### Aim
Check each line of the material. Copy those containing "record".
------ Information shown
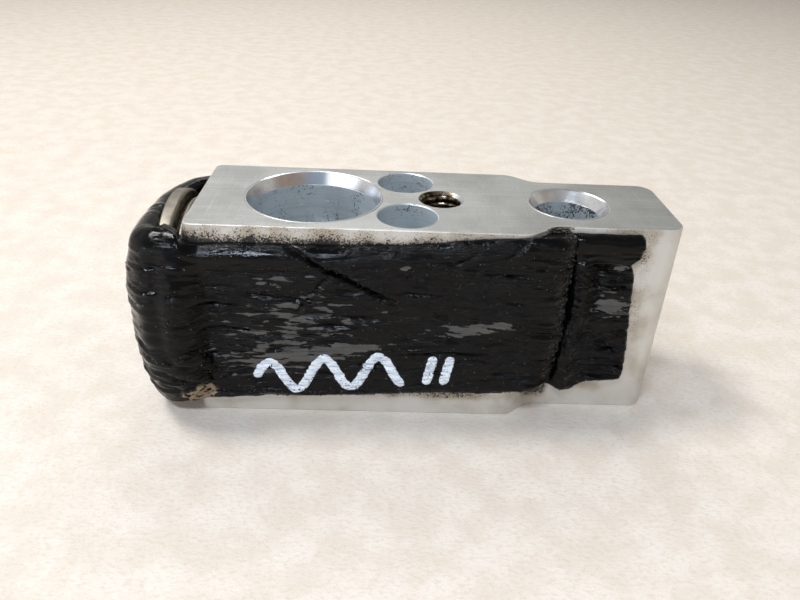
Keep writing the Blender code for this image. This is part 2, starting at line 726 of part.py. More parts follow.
def make_valve_spring():
    """The coil spring from the holder's flange to the screw's pocket, with its end turns closed up."""
    start = HOLDER_BACK + FIT + SPRING_WIRE / 2
    length = SPRING_END - FIT - SPRING_WIRE / 2 - start
    end_rise = SPRING_END_TURNS * SPRING_WIRE * 1.12
    middle_turns = max(1.0, (length - 2 * end_rise) / SPRING_PITCH)
    turns = middle_turns + 2 * SPRING_END_TURNS
    curve = bpy.data.curves.new("valve_spring", "CURVE")
    curve.dimensions = "3D"
    curve.bevel_depth = SPRING_WIRE / 2 * MM
    curve.bevel_resolution = 1
    curve.use_fill_caps = True
    count = round(turns * 18)
    spline = curve.splines.new("POLY")
    spline.points.add(count)
    for i, point in enumerate(spline.points):
        turn = turns * i / count
        from_end = min(turn, turns - turn, SPRING_END_TURNS) / SPRING_END_TURNS
        rise = end_rise * from_end
        if turn > turns / 2:
            rise = length - rise
        if SPRING_END_TURNS < turn < turns - SPRING_END_TURNS:
            share = (turn - SPRING_END_TURNS) / middle_turns
            rise = end_rise + (length - 2 * end_rise) * share
        angle = 2 * math.pi * turn
        place = (start + rise, SPRING_RADIUS * math.cos(angle), SPRING_RADIUS * math.sin(angle))
        point.co = (*(Vector(place) * MM), 1)
    curve.materials.append(finish("spring_steel"))
    spring = bpy.data.objects.new("valve_spring", curve)
    spring.location = Vector((-BLOCK_LENGTH / 2, 0, STEM_HEIGHT)) * MM
    bpy.context.scene.collection.objects.link(spring)


def make_adjusting_screw():
    """The plug that sets the spring's load, with a seal groove, a short thread and a hexagon socket."""
    groove_end = SCREW_GROOVE_X + SCREW_GROOVE_WIDTH
    profile = [
        (SCREW_START + SCREW_POCKET_DEPTH, 0),
        (SCREW_START + SCREW_POCKET_DEPTH, SCREW_POCKET_RADIUS),
        (SCREW_START, SCREW_POCKET_RADIUS),
        (SCREW_START, SCREW_SEAL_RADIUS - 0.3),
        (SCREW_START + 0.3, SCREW_SEAL_RADIUS),
        (SCREW_GROOVE_X, SCREW_SEAL_RADIUS),
        (SCREW_GROOVE_X, SCREW_GROOVE_RADIUS),
        (groove_end, SCREW_GROOVE_RADIUS),
        (groove_end, SCREW_SEAL_RADIUS),
        (SCREW_THREAD_START, SCREW_SEAL_RADIUS),
        (SCREW_THREAD_START, SCREW_RADIUS),
        (SCREW_FACE - 0.3, SCREW_RADIUS),
        (SCREW_FACE, SCREW_RADIUS - 0.3),
        (SCREW_FACE, 0),
    ]
    screw = on_stem("adjusting_screw", profile, "brass")
    corner = HEX_ACROSS_FLATS / math.sqrt(3)
    key = [(SCREW_FACE - HEX_DEPTH, 0), (SCREW_FACE - HEX_DEPTH, corner)]
    key += [(SCREW_FACE + CUT_PAST, corner), (SCREW_FACE + CUT_PAST, 0)]
    cut(screw, on_stem("hex_cutter", key, None, segments=6))


def wrap_outline():
    """The tape round the head and along both sides as far as the shoulder, seen from above."""
    side_in = BLOCK_WIDTH / 2 + TAPE_GAP
    narrow_in = NARROW_WIDTH / 2 + TAPE_GAP
    head_in = RIM_RADIUS + TAPE_GAP
    flare_end = BASE_FACE - TAPE_PAST_BASE
    flare_start = flare_end + head_in - side_in
    inner = [
        (TAPE_END, -narrow_in, 0),
        (SHOULDER_END, -narrow_in, SHOULDER_BLEND_RADIUS),
        (SHOULDER_START, -side_in, SHOULDER_BLEND_RADIUS / 2),
        (flare_start, -side_in, 0),
        (flare_end, -head_in, 0),
        (CAP_TOP - TAPE_GAP, -head_in, 0),
        (TAPE_INNER_END, -CLAMP_RADIUS, 0),
    ]
    outer = [(TAPE_END, -narrow_in - TAPE_THICKNESS, 0)]
    outer += [(SHOULDER_END + 0.4, -narrow_in - TAPE_THICKNESS, SHOULDER_BLEND_RADIUS / 2)]
    outer += [(SHOULDER_START + 0.4, -side_in - TAPE_THICKNESS, SHOULDER_BLEND_RADIUS)]
    outer += [(flare_start + 0.5, -side_in - TAPE_THICKNESS, TAPE_CORNER_RADIUS)]
    outer += [(flare_end + 0.5, -head_in - TAPE_THICKNESS, 1.0)]
    outer += [(TAPE_INNER_END - TAPE_THICKNESS, -head_in - TAPE_THICKNESS, TAPE_CORNER_RADIUS)]
    inner_back = [(x, -y, radius) for x, y, radius in reversed(inner)]
    outer_back = [(x, -y, radius) for x, y, radius in reversed(outer)]
    corners = outer + outer_back + list(reversed(inner_back)) + list(reversed(inner))
    return [(x - BLOCK_LENGTH / 2, y) for x, y in rounded(corners)]


def make_tapes():
    wrap = prism(wrap_outline(), TAPE_LOW_EDGE, TAPE_TOP_EDGE)
    add_object("tape_wrap", wrap, "butyl_tape")
    start = TAPE_END + TAPE_SEAM_GAP - BLOCK_LENGTH / 2
    inner = NARROW_WIDTH / 2 + TAPE_GAP
    outer = inner + TAPE_THICKNESS
    for name, side in (("tape_tail_front", -1), ("tape_tail_back", 1)):
        corners = [
            (start, side * inner, 0),
            (start, side * outer, 0.5),
            (start + TAIL_TAPE_LENGTH, side * outer, 0.9),
            (start + TAIL_TAPE_LENGTH, side * inner, 0),
        ]
        patch = prism(rounded(corners, 4), TAIL_TAPE_LOW_EDGE, BLOCK_HEIGHT - TAIL_TAPE_TOP_MARGIN)
        add_object(name, patch, "butyl_tape")


def main():
    clear_scene()
    make_block()
    make_head_base()
    make_head_cap()
    make_diaphragm()
    make_charge_plug()
    make_seals()
    make_seal_retainer()
    make_thrust_pad()
    make_sensing_rod()
    make_push_pin()
    make_ball()
    make_ball_holder()
    make_damper()
    make_valve_spring()
    make_adjusting_screw()
    make_tapes()


main()
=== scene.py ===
"""A block-type expansion valve in black insulation tape, built as an add-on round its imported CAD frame.

Places are in metres, in the frame of the CAD model: the block lies on z = 0, its head points to -X and
its front faces -Y. Tape outlines are worked out in millimetres, with stations that count from the
block's head end, because that is how the strip was cut and pressed on.
"""

import json
import math

import bmesh
import bpy
import numpy as np
from mathutils import Matrix, Vector


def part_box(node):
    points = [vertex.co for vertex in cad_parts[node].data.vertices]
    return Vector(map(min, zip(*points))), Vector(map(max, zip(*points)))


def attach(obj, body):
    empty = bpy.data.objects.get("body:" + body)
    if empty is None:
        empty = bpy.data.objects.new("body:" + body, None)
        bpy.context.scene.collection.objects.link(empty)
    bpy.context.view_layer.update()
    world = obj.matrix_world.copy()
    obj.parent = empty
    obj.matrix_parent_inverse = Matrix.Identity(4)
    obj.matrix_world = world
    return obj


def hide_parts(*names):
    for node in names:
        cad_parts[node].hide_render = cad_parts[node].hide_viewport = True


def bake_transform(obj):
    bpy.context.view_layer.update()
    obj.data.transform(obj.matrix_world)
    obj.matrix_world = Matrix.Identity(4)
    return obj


bl_info = {
    "name": "Expansion valve",
    "version": (1, 0, 0),
    "blender": (4, 5, 0),
    "location": "3D view > Sidebar > Valve",
    "description": "Builds the visible parts of a taped block-type expansion valve",
    "category": "Add Mesh",
}

MM = 0.001

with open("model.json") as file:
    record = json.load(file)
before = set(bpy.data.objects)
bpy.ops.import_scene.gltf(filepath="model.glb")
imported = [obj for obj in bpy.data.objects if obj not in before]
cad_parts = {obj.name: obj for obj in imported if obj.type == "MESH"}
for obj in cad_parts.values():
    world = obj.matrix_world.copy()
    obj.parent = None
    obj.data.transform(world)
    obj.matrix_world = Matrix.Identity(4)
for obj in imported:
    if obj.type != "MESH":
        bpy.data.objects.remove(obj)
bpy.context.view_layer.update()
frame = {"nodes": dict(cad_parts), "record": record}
BLOCK_LOW, BLOCK_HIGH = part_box("valve_block")
CAP_LOW, CAP_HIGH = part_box("head_cap")
BASE_LOW, BASE_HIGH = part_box("head_base")
SCREW_LOW, SCREW_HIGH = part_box("adjusting_screw")
ROD_LOW, ROD_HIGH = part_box("sensing_rod")
TAIL_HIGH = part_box("tape_tail_front")[1]

BLOCK_HEIGHT = BLOCK_HIGH.z
STEM_HEIGHT = (CAP_LOW.z + CAP_HIGH.z) / 2
HEAD_END = BLOCK_LOW.x  # station 0
SIDE = BLOCK_HIGH.y / MM  # half the block's wide width, in millimetres
STEM_AXIS = (0, 0, STEM_HEIGHT)
SHEET = 0.7 * MM  # of the head's shells
PAST = 1 * MM  # how far a cutter stands out of the face that it cuts


def opening_axis(name):
    """The middle of a port's opening in plan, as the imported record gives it."""
    openings = frame["record"]["physics"]["openings"]
    low, high = next(item["box_m"] for item in openings if item["name"] == name)
    return (low[0] + high[0]) / 2, (low[1] + high[1]) / 2


SUCTION_X = opening_axis("suction_port_top")[0]
INLET_X = opening_axis("liquid_inlet")[0]
OUTLET_X = opening_axis("liquid_outlet")[0]
BOLT_X, BOLT_Y = opening_axis("back_bolt_counterbore")


# Settings


def linear(code):
    """A hex colour in sRGB, as linear red, green, blue and alpha."""
    channels = [int(code[i : i + 2], 16) / 255 for i in (1, 3, 5)]
    return (*[c / 12.92 if c <= 0.04045 else ((c + 0.055) / 1.055) ** 2.4 for c in channels], 1.0)


def length(name, description, default):
    return bpy.props.FloatProperty(
        name=name, description=description, default=default, min=0.0, unit="LENGTH", precision=5
    )


def colour(name, description, code):
    return bpy.props.FloatVectorProperty(
        name=name, description=description, default=linear(code), size=4, min=0, max=1, subtype="COLOR"
    )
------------
### Written solution
    record = json.load(file)
frame = {"nodes": dict(cad_parts), "record": record}
    """The middle of a port's opening in plan, as the imported record gives it."""
    openings = frame["record"]["physics"]["openings"]